Task objective —
Return verbatim the inclusive range of lines running from the line that contains "bpy.context.scene.collection.objects.link(frame)" to the line that contains "in imported if". Omit every other line.

********************

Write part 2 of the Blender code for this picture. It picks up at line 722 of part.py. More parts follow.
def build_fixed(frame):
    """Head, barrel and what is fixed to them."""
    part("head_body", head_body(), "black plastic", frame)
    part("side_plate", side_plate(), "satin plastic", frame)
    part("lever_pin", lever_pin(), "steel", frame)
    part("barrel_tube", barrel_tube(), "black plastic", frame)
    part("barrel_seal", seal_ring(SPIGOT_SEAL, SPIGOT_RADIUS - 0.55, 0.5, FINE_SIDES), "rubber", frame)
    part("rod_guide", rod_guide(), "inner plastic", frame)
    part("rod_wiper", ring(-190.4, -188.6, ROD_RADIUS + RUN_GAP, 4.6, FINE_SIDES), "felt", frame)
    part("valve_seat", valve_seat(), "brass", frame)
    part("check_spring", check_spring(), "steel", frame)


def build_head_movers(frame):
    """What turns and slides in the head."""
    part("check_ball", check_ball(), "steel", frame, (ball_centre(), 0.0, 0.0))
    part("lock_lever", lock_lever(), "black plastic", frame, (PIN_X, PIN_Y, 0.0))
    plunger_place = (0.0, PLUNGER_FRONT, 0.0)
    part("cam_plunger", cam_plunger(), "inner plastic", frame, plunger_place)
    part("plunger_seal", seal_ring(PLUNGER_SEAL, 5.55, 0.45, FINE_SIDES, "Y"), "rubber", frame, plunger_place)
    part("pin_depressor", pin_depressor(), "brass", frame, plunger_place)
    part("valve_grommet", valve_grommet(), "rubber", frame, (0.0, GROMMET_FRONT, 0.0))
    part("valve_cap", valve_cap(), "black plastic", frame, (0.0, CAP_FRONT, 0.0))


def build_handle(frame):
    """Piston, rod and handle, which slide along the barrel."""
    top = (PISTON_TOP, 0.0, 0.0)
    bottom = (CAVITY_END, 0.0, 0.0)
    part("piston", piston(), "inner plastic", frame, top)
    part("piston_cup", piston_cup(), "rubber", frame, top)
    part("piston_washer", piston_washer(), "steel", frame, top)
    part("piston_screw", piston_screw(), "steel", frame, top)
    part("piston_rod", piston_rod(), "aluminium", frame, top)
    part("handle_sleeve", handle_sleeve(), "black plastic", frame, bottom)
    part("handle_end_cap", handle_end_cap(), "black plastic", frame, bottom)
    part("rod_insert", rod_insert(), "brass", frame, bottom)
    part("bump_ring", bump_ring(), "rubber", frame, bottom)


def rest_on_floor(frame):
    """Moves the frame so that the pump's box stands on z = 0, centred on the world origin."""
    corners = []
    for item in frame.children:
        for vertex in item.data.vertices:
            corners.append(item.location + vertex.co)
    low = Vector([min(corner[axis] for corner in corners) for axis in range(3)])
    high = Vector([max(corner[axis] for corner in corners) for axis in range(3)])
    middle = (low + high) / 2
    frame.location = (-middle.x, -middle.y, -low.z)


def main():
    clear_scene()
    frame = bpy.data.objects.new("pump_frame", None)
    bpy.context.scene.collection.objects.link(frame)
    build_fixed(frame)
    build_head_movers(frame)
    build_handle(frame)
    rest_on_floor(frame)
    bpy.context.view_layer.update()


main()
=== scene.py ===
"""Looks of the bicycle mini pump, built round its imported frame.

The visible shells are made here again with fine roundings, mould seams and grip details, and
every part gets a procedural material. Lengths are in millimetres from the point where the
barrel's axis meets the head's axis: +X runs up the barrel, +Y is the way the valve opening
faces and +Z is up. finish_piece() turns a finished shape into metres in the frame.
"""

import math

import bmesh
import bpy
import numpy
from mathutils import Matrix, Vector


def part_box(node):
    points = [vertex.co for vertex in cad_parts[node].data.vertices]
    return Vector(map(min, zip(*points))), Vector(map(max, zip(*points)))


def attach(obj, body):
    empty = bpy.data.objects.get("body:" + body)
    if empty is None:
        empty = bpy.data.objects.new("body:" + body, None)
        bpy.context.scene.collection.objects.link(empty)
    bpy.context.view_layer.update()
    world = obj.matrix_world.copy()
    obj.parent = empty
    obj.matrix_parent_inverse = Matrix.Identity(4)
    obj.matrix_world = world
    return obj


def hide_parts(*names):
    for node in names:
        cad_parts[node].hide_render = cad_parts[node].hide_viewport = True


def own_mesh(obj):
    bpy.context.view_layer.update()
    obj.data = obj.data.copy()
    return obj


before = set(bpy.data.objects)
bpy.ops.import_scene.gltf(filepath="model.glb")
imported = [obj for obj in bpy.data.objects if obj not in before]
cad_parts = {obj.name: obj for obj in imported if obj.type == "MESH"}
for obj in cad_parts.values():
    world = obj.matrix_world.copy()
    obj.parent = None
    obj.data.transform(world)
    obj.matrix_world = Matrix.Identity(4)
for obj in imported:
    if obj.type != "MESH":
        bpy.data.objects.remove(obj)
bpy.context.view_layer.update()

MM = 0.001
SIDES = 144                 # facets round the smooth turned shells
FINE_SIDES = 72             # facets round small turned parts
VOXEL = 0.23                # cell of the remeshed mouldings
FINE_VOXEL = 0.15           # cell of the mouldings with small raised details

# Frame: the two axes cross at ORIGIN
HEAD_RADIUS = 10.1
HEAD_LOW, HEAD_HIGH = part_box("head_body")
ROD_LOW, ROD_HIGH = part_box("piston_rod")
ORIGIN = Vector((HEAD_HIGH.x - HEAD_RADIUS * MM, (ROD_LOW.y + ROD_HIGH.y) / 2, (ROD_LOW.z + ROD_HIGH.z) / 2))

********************

Problem solution —
    bpy.context.scene.collection.objects.link(frame)
    build_fixed(frame)
    build_head_movers(frame)
    build_handle(frame)
    rest_on_floor(frame)
    bpy.context.view_layer.update()


main()
=== scene.py ===
"""Looks of the bicycle mini pump, built round its imported frame.

The visible shells are made here again with fine roundings, mould seams and grip details, and
every part gets a procedural material. Lengths are in millimetres from the point where the
barrel's axis meets the head's axis: +X runs up the barrel, +Y is the way the valve opening
faces and +Z is up. finish_piece() turns a finished shape into metres in the frame.
"""

import math

import bmesh
import bpy
import numpy
from mathutils import Matrix, Vector


def part_box(node):
    points = [vertex.co for vertex in cad_parts[node].data.vertices]
    return Vector(map(min, zip(*points))), Vector(map(max, zip(*points)))


def attach(obj, body):
    empty = bpy.data.objects.get("body:" + body)
    if empty is None:
        empty = bpy.data.objects.new("body:" + body, None)
        bpy.context.scene.collection.objects.link(empty)
    bpy.context.view_layer.update()
    world = obj.matrix_world.copy()
    obj.parent = empty
    obj.matrix_parent_inverse = Matrix.Identity(4)
    obj.matrix_world = world
    return obj


def hide_parts(*names):
    for node in names:
        cad_parts[node].hide_render = cad_parts[node].hide_viewport = True


def own_mesh(obj):
    bpy.context.view_layer.update()
    obj.data = obj.data.copy()
    return obj


before = set(bpy.data.objects)
bpy.ops.import_scene.gltf(filepath="model.glb")
imported = [obj for obj in bpy.data.objects if obj not in before]
cad_parts = {obj.name: obj for obj in imported if obj.type == "MESH"}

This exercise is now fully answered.